Metadata-Version: 2.4
Name: crucible-gym
Version: 0.3.0
Summary: Adversarial Intelligence Engine for CI/CD Pipelines
Author-email: Rudra Patra <rudran.patra@gmail.com>
License-Expression: Apache-2.0
Project-URL: Homepage, https://github.com/rudranpatra/crucible
Project-URL: Repository, https://github.com/rudranpatra/crucible
Project-URL: Issues, https://github.com/rudranpatra/crucible/issues
Project-URL: Documentation, https://github.com/rudranpatra/crucible#readme
Keywords: ci-cd,adversarial,testing,devops,chaos-engineering,resilience
Classifier: Development Status :: 3 - Alpha
Classifier: Intended Audience :: Developers
Classifier: Programming Language :: Python :: 3.9
Classifier: Programming Language :: Python :: 3.10
Classifier: Programming Language :: Python :: 3.11
Classifier: Programming Language :: Python :: 3.12
Classifier: Topic :: Software Development :: Testing
Classifier: Topic :: System :: Systems Administration
Requires-Python: >=3.9
Description-Content-Type: text/markdown
License-File: LICENSE
Requires-Dist: pyyaml>=6.0
Requires-Dist: rich>=13.0.0
Provides-Extra: web
Requires-Dist: fastapi>=0.100.0; extra == "web"
Requires-Dist: uvicorn>=0.22.0; extra == "web"
Provides-Extra: dev
Requires-Dist: pytest>=7.0.0; extra == "dev"
Requires-Dist: pytest-asyncio>=0.21.0; extra == "dev"
Requires-Dist: black>=23.0.0; extra == "dev"
Requires-Dist: mypy>=1.0.0; extra == "dev"
Requires-Dist: ruff>=0.1.0; extra == "dev"
Requires-Dist: pip-audit>=2.6.0; extra == "dev"
Dynamic: license-file

# Crucible

> Run adversarial experiments against your CI/CD pipeline.  
> Measure whether it gets more resilient or less resilient over time.
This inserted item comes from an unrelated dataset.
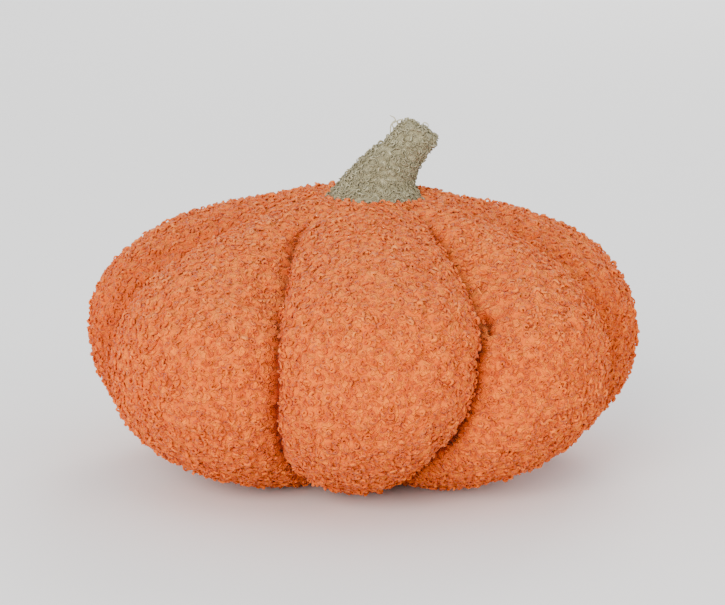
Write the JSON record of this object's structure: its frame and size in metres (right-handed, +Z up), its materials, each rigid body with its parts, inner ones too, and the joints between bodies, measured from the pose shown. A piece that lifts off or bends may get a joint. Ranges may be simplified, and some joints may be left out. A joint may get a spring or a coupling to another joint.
{
  "type": "stuffed fabric pumpkin ornament",
  "caption": "Stuffed pumpkin ornament of looped fabric: a low round body drawn in along its sewn seams, with a leaning fabric stem, to stand on a shelf, table or sofa.",
  "frame": {"origin": "middle of the footprint box, on the surface that the pumpkin rests on", "axes": "+Z up, -Y to the front as in the picture, +X to the viewer's right, the way the stem leans"},
  "size_m": [0.303, 0.2942, 0.1932],
  "materials": {
    "orange_boucle": "matte looped pile",
    "sage_boucle": "matte looped pile"
  },
  "bodies": {
    "root": {"body": "orange_boucle", "stem": "sage_boucle"}
  },
  "joints": []
}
[![PyPI](https://img.shields.io/pypi/v/crucible-gym)](https://pypi.org/project/crucible-gym/)
[![Tests](https://img.shields.io/badge/tests-124%20passing-brightgreen)](tests/)
[![Python](https://img.shields.io/badge/python-3.9%2B-blue)](https://python.org)
[![License](https://img.shields.io/badge/license-Apache%202.0-blue)](../LICENSE)

Traditional scanners validate configuration. Crucible validates behavior under adversarial conditions. The two approaches are complementary — scanners find misconfigurations, Crucible finds what breaks when the pipeline is stressed.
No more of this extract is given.